What makes it smooth is our nearshore teams. They’re in your time zone, which means faster feedback and quicker delivery. After launch, we stay in to handle tuning, QA, and versioning.
Global brands count on Nova to build fast, scalable storefronts that don’t break under pressure. You get reliable performance built for growth.
Ready to build smarter? Schedule a call.
SFRA gives you a ready-to-use front-end tied directly to the back-end. A Headless setup separates the two by giving you more flexibility to build what you want. If you need speed and simplicity, go with SFRA, but if you want control and future-proofing, consider Headless.
Yes, you can move from SFRA to Headless later, though it takes planning. Many brands start with SFRA, then decouple parts of their stack over time. This approach helps you ease into Headless without doing a full rebuild upfront.
SCAPI is the newer API built for Headless commerce and better front-end performance. OCAPI supports deeper back-end functions and legacy systems. In most cases, you’ll use both depending on what you’re trying to build.

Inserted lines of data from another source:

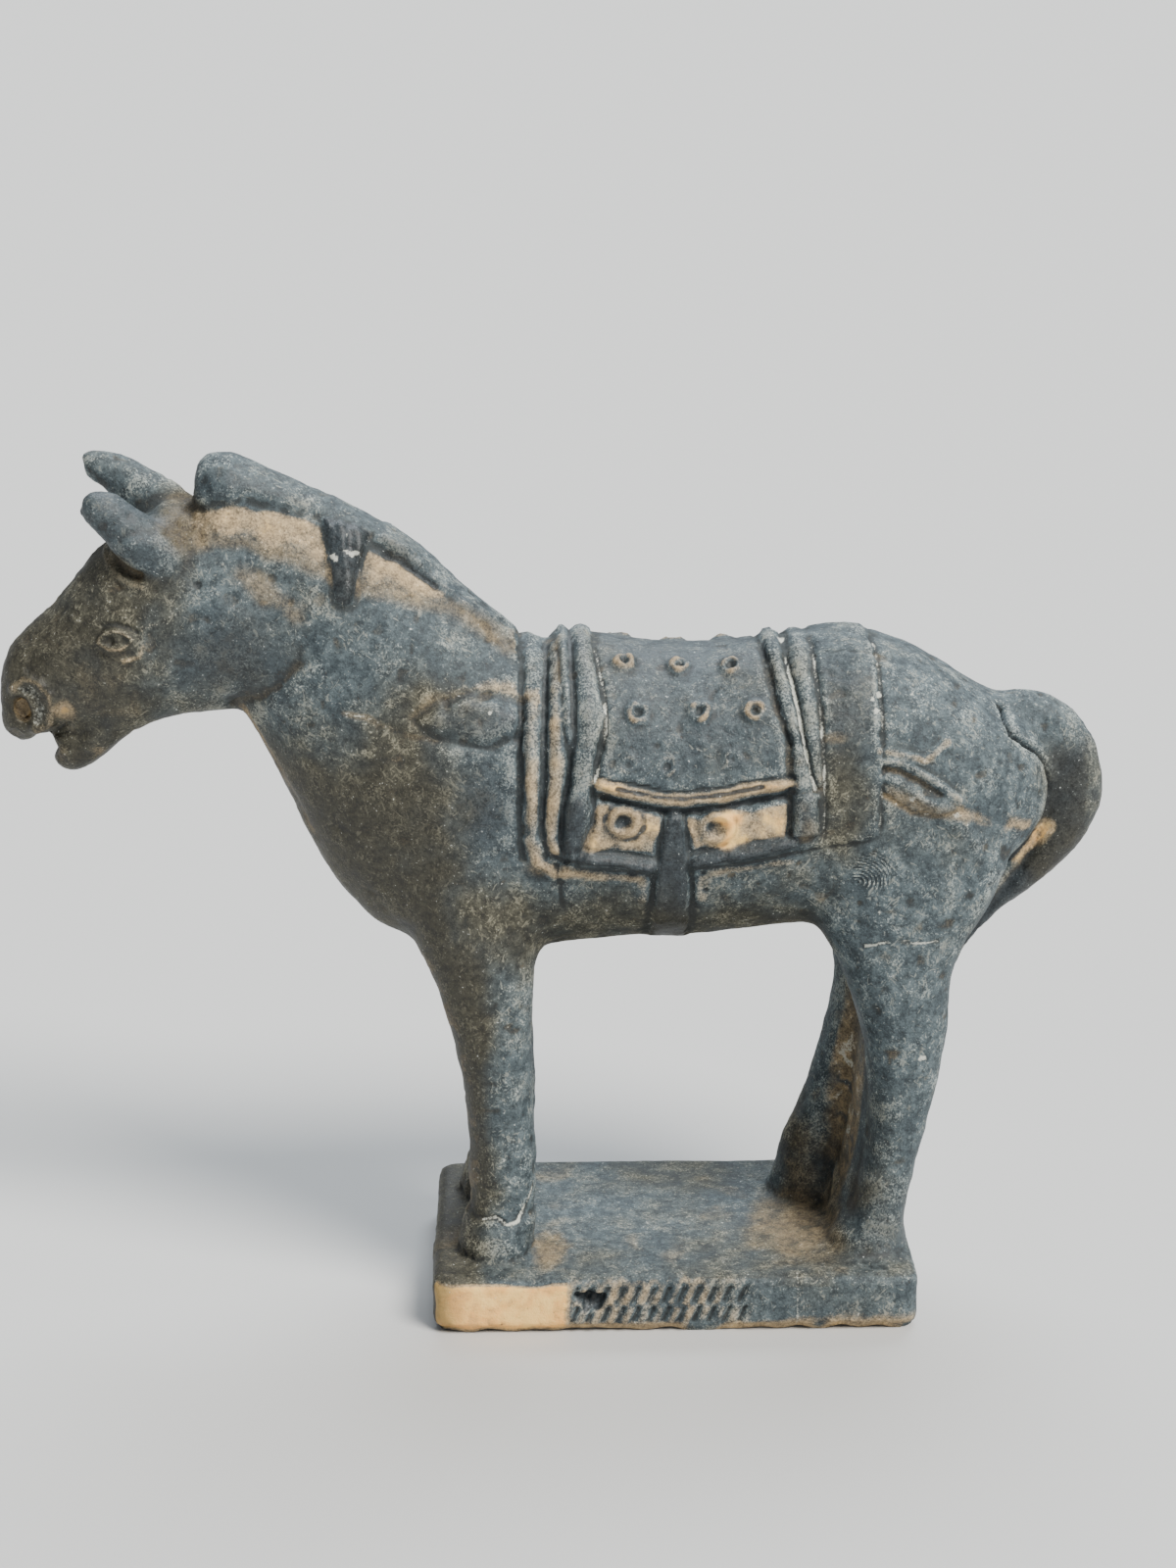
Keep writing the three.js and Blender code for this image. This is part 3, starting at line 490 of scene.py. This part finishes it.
# Ears: blunt leaves drawn out of the head's clay, with a hollow low on their front. Dust has
# gathered between them and the mane.
EAR_ROOT = [(-61.6, 89.8), (-60.4, 87.8), (-58.7, 86.0), (-56.4, 84.9), (-54.2, 85.4), (-53.2, 87.6),
            (-56.0, 90.4)]
ear_root = step(depth_in(x, z, EAR_ROOT) + 0.2 * wander, -0.3, 1.3) * (np.abs(y) > 3)
lift += 0.6 * ear_root
ridge(-1, [(-62.0, 87.6), (-61.5, 86.2), (-60.6, 85.2), (-59.2, 84.3), (-57.8, 84.3)],
      0.35, 0.35, bared=0.15)
groove(-1, [(-61.0, 88.0), (-60.6, 86.8), (-59.7, 85.9), (-58.4, 85.4)],
       0.8, 0.6, dusted=0.6, darkened_and_shaded=0.75)
groove(-1, [(-61.7, 87.0), (-61.0, 85.6), (-60.4, 84.0)], 0.25, 0.3, dusted=0.6, darkened_and_shaded=0.5)
groove(1, [(-63.6, 88.6), (-62.4, 87.4), (-60.6, 86.6)], 0.5, 0.7, dusted=0.7)
notch = bump(np.hypot(x + 53.6, (z - 90.6) * 0.8) + 0.4 * wander, 2.9)
stain(dust, 0.62 * notch)
stain(brown, notch)
lift += notch * 0.3 * ripple

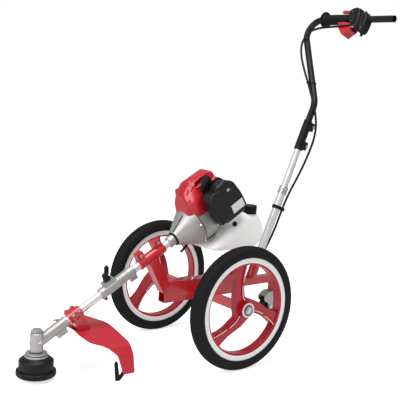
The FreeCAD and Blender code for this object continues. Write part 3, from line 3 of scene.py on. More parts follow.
import bmesh
import bpy
import numpy as np
from mathutils import Matrix, Vector


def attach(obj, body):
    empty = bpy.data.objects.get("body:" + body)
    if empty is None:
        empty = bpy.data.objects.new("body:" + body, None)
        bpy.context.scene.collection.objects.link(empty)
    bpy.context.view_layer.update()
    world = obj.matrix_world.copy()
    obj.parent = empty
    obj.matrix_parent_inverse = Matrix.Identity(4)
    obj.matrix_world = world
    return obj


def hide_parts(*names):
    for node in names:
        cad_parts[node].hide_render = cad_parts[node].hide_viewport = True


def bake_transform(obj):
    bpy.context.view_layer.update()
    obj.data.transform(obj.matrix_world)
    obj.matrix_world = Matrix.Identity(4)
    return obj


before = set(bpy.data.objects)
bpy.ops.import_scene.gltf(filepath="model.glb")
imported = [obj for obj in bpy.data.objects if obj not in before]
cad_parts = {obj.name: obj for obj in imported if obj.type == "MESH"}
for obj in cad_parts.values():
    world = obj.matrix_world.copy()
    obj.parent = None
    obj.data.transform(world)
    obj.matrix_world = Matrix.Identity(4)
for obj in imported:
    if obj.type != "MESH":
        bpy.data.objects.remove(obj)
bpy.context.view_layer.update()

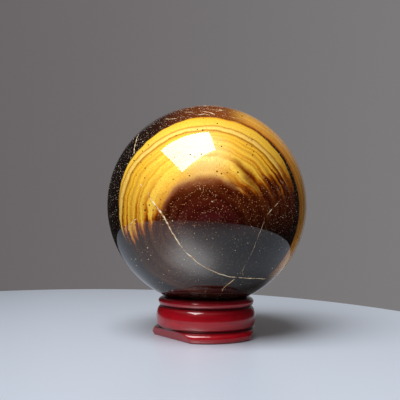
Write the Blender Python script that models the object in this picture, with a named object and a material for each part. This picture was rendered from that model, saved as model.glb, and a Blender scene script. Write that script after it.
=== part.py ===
"""A polished stone sphere resting on a small turned ring stand of lacquered wood.

Units are metres, +Z is up, the origin is on the table under the middle of the stand.
The viewer's side is -Y and +X is on the viewer's right.
"""

import math

import bmesh
import bpy
from mathutils import Matrix, Vector

# The sphere
SPHERE_DIAMETER = 0.060

# The ring, measured outwards from its bore
BORE_RADIUS = 0.0095
SEAT_WIDTH = 0.0027
LIP_EDGE_WIDTH = 0.0015
BELLY_WALL = 0.0055
FOOT_WALL = 0.0065

# The ring's three mouldings, from the table up
FOOT_HEIGHT = 0.0028
FOOT_WIDEST_HEIGHT = 0.0012
BELLY_HEIGHT = 0.0062
BELLY_WIDEST_HEIGHT = 0.0026
LIP_HEIGHT = 0.0025
LIP_WIDEST_HEIGHT = 0.0012

# How deep the two grooves are turned in below the belly's widest circle
FOOT_GROOVE_DEPTH = 0.0009
LIP_GROOVE_DEPTH = 0.0017

# How far the foot's round edge draws in again towards the table, and the bore's broken edge
FOOT_TUCK = 0.0008
BORE_CHAMFER = 0.0004

# The sphere sits this far off its seat
SEAT_GAP = 0.0003

# Two flats trimmed on the foot: the side they face, how far they cut into the foot's edge at the
# table, and how far they lean outwards on the way up, so that they stay clear of the belly
FRONT_FLAT_AZIMUTH = math.radians(219.0)
FRONT_FLAT_DEPTH = 0.0033
FRONT_FLAT_LEAN = math.radians(28.0)
SIDE_FLAT_AZIMUTH = math.radians(-11.0)
SIDE_FLAT_DEPTH = 0.0020
SIDE_FLAT_LEAN = math.radians(15.0)

# Facets
SPHERE_SEGMENTS = 64
SPHERE_RINGS = 32
RING_STEPS = 72
ARC_STEPS = 5
SHARP_ANGLE = math.radians(35.0)

# Sizes worked out from the ones above
SPHERE_RADIUS = SPHERE_DIAMETER / 2
CONTACT_RADIUS = BORE_RADIUS + SEAT_WIDTH
BELLY_RADIUS = BORE_RADIUS + BELLY_WALL
FOOT_RADIUS = BORE_RADIUS + FOOT_WALL
FOOT_GROOVE_RADIUS = BELLY_RADIUS - FOOT_GROOVE_DEPTH
LIP_GROOVE_RADIUS = BELLY_RADIUS - LIP_GROOVE_DEPTH
BELLY_TOP = FOOT_HEIGHT + BELLY_HEIGHT
STAND_HEIGHT = BELLY_TOP + LIP_HEIGHT
SPHERE_CENTRE_HEIGHT = STAND_HEIGHT + math.sqrt(SPHERE_RADIUS**2 - CONTACT_RADIUS**2)
SEAT_RADIUS = SPHERE_RADIUS + SEAT_GAP
SEAT_EDGE_RADIUS = math.sqrt(SEAT_RADIUS**2 - (SPHERE_CENTRE_HEIGHT - STAND_HEIGHT) ** 2)
LIP_RADIUS = SEAT_EDGE_RADIUS + LIP_EDGE_WIDTH


def clear_scene():
    for old in list(bpy.data.objects):
        bpy.data.objects.remove(old, do_unlink=True)


def make_material(name, colour, roughness, metallic):
    material = bpy.data.materials.new(name)
    material.use_nodes = True
    shader = material.node_tree.nodes["Principled BSDF"]
    shader.inputs["Base Color"].default_value = (*colour, 1.0)
    shader.inputs["Roughness"].default_value = roughness
    shader.inputs["Metallic"].default_value = metallic
    material.diffuse_color = (*colour, 1.0)
    return material


def add_object(name, mesh):
    item = bpy.data.objects.new(name, mesh)
    bpy.context.scene.collection.objects.link(item)
    return item


def quarter_oval(centre, half_width, half_height, start, end):
    """Points along a quarter of an oval in the profile plane, with both ends."""
    points = []
    for step in range(ARC_STEPS + 1):
        angle = start + (end - start) * step / ARC_STEPS
        radius = centre[0] + half_width * math.cos(angle)
        height = centre[1] + half_height * math.sin(angle)
        points.append((radius, height))
    return points


def seat_arc():
    """The hollowed seat from its outer edge in to the bore, one gap outside the sphere."""
    start = math.asin(SEAT_EDGE_RADIUS / SEAT_RADIUS)
    end = math.asin(BORE_RADIUS / SEAT_RADIUS)
    points = []
    for step in range(ARC_STEPS + 1):
        angle = start + (end - start) * step / ARC_STEPS
        radius = SEAT_RADIUS * math.sin(angle)
        height = SPHERE_CENTRE_HEIGHT - SEAT_RADIUS * math.cos(angle)
        points.append((radius, height))
    return points


def ring_profile():
    """The ring's closed cross-section, counter-clockwise from the underside's inner edge."""
    quarter = math.pi / 2
    belly_widest = FOOT_HEIGHT + BELLY_WIDEST_HEIGHT
    lip_widest = BELLY_TOP + LIP_WIDEST_HEIGHT
    foot_edge = quarter_oval(
        (FOOT_RADIUS - FOOT_TUCK, FOOT_WIDEST_HEIGHT), FOOT_TUCK, FOOT_WIDEST_HEIGHT, -quarter, 0.0
    )
    foot_shoulder = quarter_oval(
        (FOOT_GROOVE_RADIUS, FOOT_WIDEST_HEIGHT),
        FOOT_RADIUS - FOOT_GROOVE_RADIUS,
        FOOT_HEIGHT - FOOT_WIDEST_HEIGHT,
        0.0,
        quarter,
    )
    belly_lower = quarter_oval(
        (FOOT_GROOVE_RADIUS, belly_widest), FOOT_GROOVE_DEPTH, BELLY_WIDEST_HEIGHT, -quarter, 0.0
    )
    belly_upper = quarter_oval(
        (LIP_GROOVE_RADIUS, belly_widest), LIP_GROOVE_DEPTH, BELLY_TOP - belly_widest, 0.0, quarter
    )
    lip_lower = quarter_oval(
        (LIP_GROOVE_RADIUS, lip_widest),
        LIP_RADIUS - LIP_GROOVE_RADIUS,
        LIP_WIDEST_HEIGHT,
        -quarter,
        0.0,
    )
    lip_upper = quarter_oval(
        (SEAT_EDGE_RADIUS, lip_widest), LIP_EDGE_WIDTH, STAND_HEIGHT - lip_widest, 0.0, quarter
    )
    outline = [(BORE_RADIUS + BORE_CHAMFER, 0.0)]
    outline += foot_edge
    outline += foot_shoulder[1:]
    outline += belly_lower[1:]
    outline += belly_upper[1:]
    outline += lip_lower[1:]
    outline += lip_upper[1:]
    outline += seat_arc()[1:]
    outline.append((BORE_RADIUS, BORE_CHAMFER))
    return outline


def turn_profile(name, outline):
    """Turn a closed cross-section about Z into one closed ring."""
    shape = bmesh.new()
    corners = [shape.verts.new((radius, 0.0, height)) for radius, height in outline]
    edges = []
    for index, corner in enumerate(corners):
        edges.append(shape.edges.new((corner, corners[(index + 1) % len(corners)])))
    bmesh.ops.spin(
        shape,
        geom=corners + edges,
        cent=(0.0, 0.0, 0.0),
        axis=(0.0, 0.0, 1.0),
        angle=math.tau,
        steps=RING_STEPS,
        use_merge=True,
    )
    bmesh.ops.recalc_face_normals(shape, faces=shape.faces)
    mesh = bpy.data.meshes.new(name)
    shape.to_mesh(mesh)
    shape.free()
    mesh.shade_smooth()
    mesh.set_sharp_from_angle(angle=SHARP_ANGLE)
    return mesh


def flat_cutter(name, azimuth, depth, lean):
    """A block whose inner face is the plane of one flat; its local +X faces out of the foot."""
    reach = 2 * FOOT_RADIUS
    shape = bmesh.new()
    bmesh.ops.create_cube(shape, size=2 * reach, matrix=Matrix.Translation((reach, 0.0, 0.0)))
    mesh = bpy.data.meshes.new(name)
    shape.to_mesh(mesh)
    shape.free()
    cutter = add_object(name, mesh)
    outwards = Vector((math.cos(azimuth), math.sin(azimuth), 0.0))
    cutter.location = outwards * (FOOT_RADIUS - depth)
    cutter.rotation_euler = (0.0, lean, azimuth)
    cutter.hide_render = True
    cutter.display_type = "WIRE"
    return cutter


def cut_away(target, cutter):
    cut = target.modifiers.new(cutter.name, "BOOLEAN")
    cut.operation = "DIFFERENCE"
    cut.solver = "EXACT"
    cut.object = cutter


def make_sphere():
    """The stone: one solid ball, resting one gap above the seat."""
    shape = bmesh.new()
    bmesh.ops.create_uvsphere(
        shape, u_segments=SPHERE_SEGMENTS, v_segments=SPHERE_RINGS, radius=SPHERE_RADIUS
    )
    mesh = bpy.data.meshes.new("stone_sphere")
    shape.to_mesh(mesh)
    shape.free()
    mesh.shade_smooth()
    sphere = add_object("stone_sphere", mesh)
    sphere.location = (0.0, 0.0, SPHERE_CENTRE_HEIGHT)
    stone = make_material("polished tiger's eye", (0.42, 0.21, 0.035), 0.08, 0.0)
    mesh.materials.append(stone)


def make_stand():
    """The ring stand: foot, belly and lip turned in one piece, its foot trimmed by two flats."""
    stand = add_object("ring_stand", turn_profile("ring_stand", ring_profile()))
    lacquer = make_material("red lacquer on wood", (0.32, 0.008, 0.014), 0.15, 0.0)
    stand.data.materials.append(lacquer)
    front = flat_cutter("front_flat_cutter", FRONT_FLAT_AZIMUTH, FRONT_FLAT_DEPTH, FRONT_FLAT_LEAN)
    side = flat_cutter("side_flat_cutter", SIDE_FLAT_AZIMUTH, SIDE_FLAT_DEPTH, SIDE_FLAT_LEAN)
    cut_away(stand, front)
    cut_away(stand, side)


clear_scene()
make_sphere()
make_stand()
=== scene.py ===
# %% [markdown]
# A ball of polished tiger's eye stands on a small turned ring of red lacquered wood. The solid
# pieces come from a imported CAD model, which is a fixed frame: this script never moves them. It
# dresses them with finer meshes and with materials worked out from how stone and lacquer behave.

import math

import bmesh
import bpy
from mathutils import Matrix, Vector


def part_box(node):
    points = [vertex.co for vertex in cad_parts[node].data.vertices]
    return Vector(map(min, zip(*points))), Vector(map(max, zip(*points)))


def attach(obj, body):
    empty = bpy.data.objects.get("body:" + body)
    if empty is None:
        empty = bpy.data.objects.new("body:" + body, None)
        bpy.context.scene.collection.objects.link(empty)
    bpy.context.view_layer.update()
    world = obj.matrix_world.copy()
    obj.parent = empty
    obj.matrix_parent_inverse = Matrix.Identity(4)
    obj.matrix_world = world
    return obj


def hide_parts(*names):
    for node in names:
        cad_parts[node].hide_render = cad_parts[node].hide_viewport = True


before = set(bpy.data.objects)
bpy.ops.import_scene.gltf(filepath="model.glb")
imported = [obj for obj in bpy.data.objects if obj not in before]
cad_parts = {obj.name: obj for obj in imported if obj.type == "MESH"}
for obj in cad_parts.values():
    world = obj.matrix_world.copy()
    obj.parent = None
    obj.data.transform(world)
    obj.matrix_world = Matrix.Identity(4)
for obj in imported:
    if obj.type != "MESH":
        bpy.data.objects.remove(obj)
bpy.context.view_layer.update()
print("CAD nodes:", sorted(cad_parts))

# %% [markdown]
# Every size below is written in millimetres, as a turner or a lapidary would give it, and turned
# into metres once. The two pieces' outer sizes are read from the frame, so they always fit it.

# %% Sizes from the frame
MM = 0.001

stone_low, stone_high = (Vector(corner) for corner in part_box("stone_sphere"))
ring_low, ring_high = (Vector(corner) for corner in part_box("ring_stand"))
STONE_CENTRE = (stone_low + stone_high) / 2
STONE_RADIUS = (stone_high.z - stone_low.z) / 2
RING_HEIGHT = ring_high.z - ring_low.z
FOOT_RADIUS = (ring_high.y - ring_low.y) / 2
print(f"Stone: {STONE_RADIUS / MM:.2f} mm radius, centre {STONE_CENTRE.z / MM:.2f} mm up")
print(f"Ring: {RING_HEIGHT / MM:.2f} mm high, foot {FOOT_RADIUS / MM:.2f} mm radius")

# %% [markdown]
# Four small helpers serve every material and tree. The first fills or links a node's inputs, and
# the second adds one node of any kind with its properties and its inputs. The third turns a
# colour from the hex code of a colour chart (sRGB) into the linear values that shaders work with.
# The last starts a material. Blender's noise seldom leaves the span from 0.3 to 0.7, so that span
# is what gets stretched wherever a noise is used.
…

Yes, it can. A well-built Headless site can boost speed and SEO if optimized properly. But poor builds with heavy scripts or slow frameworks can hurt performance instead.
Timelines vary, but most Headless builds take several months. If you use prebuilt accelerators and have strong dev support, you’ll move faster. Without those, expect a longer setup and testing phase.
Absolutely. Both setups support third-party integrations for tools like payment, ERP, and PIM. The difference is that Headless gives you more options on how and where those services connect.
Headless gives you an edge here. It lets you build fast, app-like mobile storefronts that load quickly and feel smooth. SFRA works fine for mobile, but it’s less flexible when optimizing for newer devices.
Start by looking at your team’s tech skills, launch timeline, and growth plans. If you need something quick and simple, SFRA may fit better. But if you want more control and long-term scalability, Headless might be worth the investment.